Which is surprising considering that it doesn't seem to be the reason I play the weekly trivia at my local bar. We contested for over a year without getting any higher than third (and that only once) and my interest never flagged nor my spirits shrank. Certainly one of my teammates is more focused on winning, and is usually more crushed or dispirited when we lose but it's never had that meaning for me.

Somewhere in it, I think, is the fact that I go and play simply because it offers a confirmation that simply knowing a fact, a thing, a tidbit, is a pleasure in and of itself. I like knowing things, even if they are in no way useful. Trivia contests offer a rare opportunity to exercise both the knowledge and the pleasure of knowing. A key ingredient for me is the pleasure I take in other people's knowledge. I always prefer the evening where the correct answers are equitably provided by all my teammates rather than just one or two. Last night was a good example of this.

At any rate, we are winning, placing, and showing at a regular pace now, are in the season finals, and can approach the contest each week with a fair level of confidence. We won last night, by our largest margin yet.

Cheers.

Wednesday, November 09, 2005

Unfortunate names

Yet another reason to wonder how Long Island ever came into existence:

Suffolk Police: Woman Missing From Mastic Beach

On one hand, the missing woman is in no way humorous. On the other hand, from Webster's:

Mastic: any of various pasty materials used as protective coatings or cements

I am reminded of Ozone Park.

It's like home made porn

Taser to offer stun gun cameras

I know that this is actually a ploy by Taser to keep it's business going after it has come under increasing attack for actually being...wait for it...dangerous. I suppose by having a camera on the gun the company will be able to show that tasers are useful, necessary, and not the cause of death when somebody seems adversely affected by the however-many volts of electricity coursing through their body.

On the other hand, it strikes me as rather tawdry. You know, enjoy it while you do it, then sit back, relax, and enjoy watching yourself do it on videotape. It might be so much fun watching it, it will make you feel like doing it in real life all over again.


I wonder how long before they start talking about the taser as the 21st century marital aid.

~A

Tuesday, November 08, 2005

Death is up...and it's good

Why I stay out of the stock market:

CDC: Gonorrhea rate down; syphilis up

Or would this be futures? Anyhow, I only hope you sold the first and kept the second.

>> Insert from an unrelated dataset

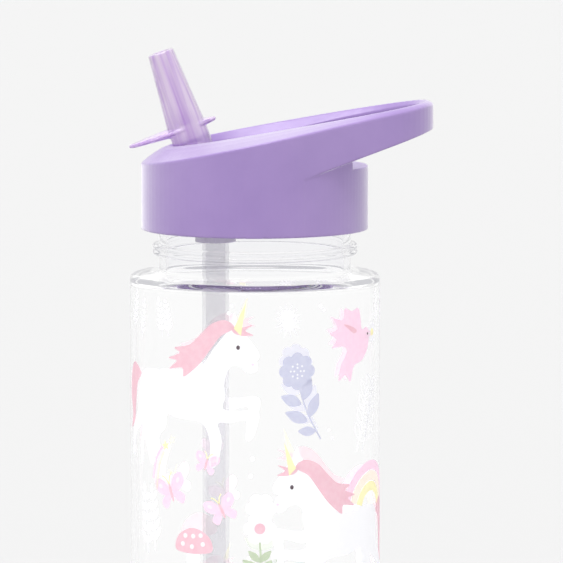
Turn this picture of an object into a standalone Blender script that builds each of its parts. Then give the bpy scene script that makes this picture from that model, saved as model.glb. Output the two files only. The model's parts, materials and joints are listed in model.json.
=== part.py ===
"""Kids' straw bottle: a clear bottle, a screw lid with a moulded-in carry handle, and a flip-up spout.

Metres, +Z up. The origin is on the bottle's axis at its foot, and +X points to the handle's end.
The lid stands screwed down and the spout stands open, leaning away from the handle.
"""

import math

import bmesh
import bpy
from mathutils import Matrix, Vector

MM = 0.001
GAP = 0.3 * MM  # between pieces that touch on the real bottle

# Bottle
BODY_RADIUS = 35.0 * MM
WALL = 1.8 * MM
SHOULDER_Z = 121.0 * MM
SHOULDER_RISE = 0.6 * MM
SHOULDER_CORNER = 1.5 * MM
FOOT_CORNER = 4.0 * MM
FOOT_INNER_RADIUS = 27.5 * MM
PUSH_UP = 0.8 * MM
FLOOR_Z = 3.0 * MM
NECK_RADIUS = 26.7 * MM
NECK_BORE = 24.8 * MM
NECK_FILLET = 1.2 * MM
RIM_Z = 147.5 * MM
RIM_ROUND = 0.5 * MM
BEAD_RADIUS = 28.6 * MM
BEAD_LOW_Z = 126.5 * MM
BEAD_HIGH_Z = 129.5 * MM
BEAD_ROUND = 0.8 * MM

# Screw thread, right-handed
THREAD_LEAD = 4.5 * MM
THREAD_TURNS = 1.25
BOTTLE_THREAD_Z = 139.4 * MM
BOTTLE_THREAD_CREST = 28.2 * MM
LID_THREAD_CREST = 27.2 * MM
THREAD_ROOT_WIDTH = 2.0 * MM
THREAD_CREST_WIDTH = 1.0 * MM
THREAD_SINK = 0.4 * MM  # how far a thread's root lies inside its wall
THREAD_STEPS = 28  # sections in each turn

# Lid, outside
LID_RADIUS = 31.6 * MM
LID_BOTTOM_Z = 133.5 * MM
LID_BORE = 28.7 * MM
CEILING_Z = 149.3 * MM
DECK_Z = 151.2 * MM
HANDLE_END_X = 49.6 * MM
HANDLE_END_RADIUS = 18.0 * MM
HANDLE_UNDERSIDE_Z = 144.66 * MM  # at x = 0
HANDLE_UNDERSIDE_SLOPE = 0.339
RIDGE_Z = 160.9 * MM  # the rim's highest line, at x = 0
RIDGE_SLOPE = 0.176
EDGE_DROP = 2.0 * MM  # from the ridge down to the outer wall's top, at x = 0
EDGE_DROP_SLOPE = -0.034
EDGE_DROP_CURVE = 0.0004 / MM

# Opening in the lid's top: the spout's recess and the finger loop in one
OPENING_CENTRE_X = 11.9 * MM
OPENING_HALF_LENGTH = 35.6 * MM
OPENING_HALF_WIDTH = 18.7 * MM
OPENING_POWER_LEFT = 2.4
OPENING_POWER_RIGHT = 2.5
BEVEL_WIDTH = 3.0 * MM
BEVEL_WIDTH_AT_SPOUT = 0.8 * MM
BEVEL_WIDTH_AT_END = 1.3 * MM

# Spout, about its pivot
PIVOT = Vector((-15.65 * MM, 0.0, 152.0 * MM))
SPOUT_LEAN = math.radians(19.0)
SPOUT_LENGTH = 32.4 * MM
SPOUT_TIP = (3.6 * MM, 5.8 * MM)  # half-widths along the lean and across it
SPOUT_ROOT = (5.3 * MM, 6.2 * MM)
SPOUT_ROOT_AT = 11.8 * MM
BORE_TIP = (2.1 * MM, 4.0 * MM)
BORE_ROOT = (2.4 * MM, 2.4 * MM)
BARREL_RADIUS = 5.8 * MM
BARREL_HALF_LENGTH = 6.4 * MM
TRUNNION_RADIUS = 2.2 * MM
TRUNNION_HALF_LENGTH = 8.1 * MM
TAB_AT = 10.2 * MM
TAB_THICKNESS = 1.3 * MM
TAB_FRONT = 16.9 * MM  # reach of the thumb tab, away from the handle
TAB_BACK = 8.6 * MM
TAB_HALF_WIDTH = 6.5 * MM
TAB_POWER = 2.3

# Trough under the spout
TROUGH_HALF_WIDTH = 6.9 * MM
TROUGH_WALL = 1.8 * MM
TROUGH_FLOOR_WALL = 1.5 * MM
TROUGH_FLOOR_Z = 144.4 * MM
TROUGH_FRONT_X = -21.85 * MM
TROUGH_RAMP_X = -2.5 * MM
TROUGH_BACK_X = 8.0 * MM
TROUGH_RAMP_TOP_Z = 149.0 * MM
TROUGH_TOP_Z = 155.0 * MM  # it clears the barrel's corners at the recess's narrow end
TROUGH_SKIRT_RADIUS = 24.2 * MM  # keeps the trough inside the neck's bore
EAR_RADIUS = 4.2 * MM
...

This reminds me of the various types of futures being bought and sold now such as weather or natural disaster futures. If an industry heavily depends on good weather, it can buy futures as a type of indemnity against bad weather (if my terminology is way off base, as I expect it is, I only hope a reader will correct me).

Therefore, the notion of selling futures in certain types of disease (say, to protect your business against a real outbreak of the flu) may not be such a ridiculous thing. I have long held a private fantasy along these lines wherein someone will start selling futures for death in general.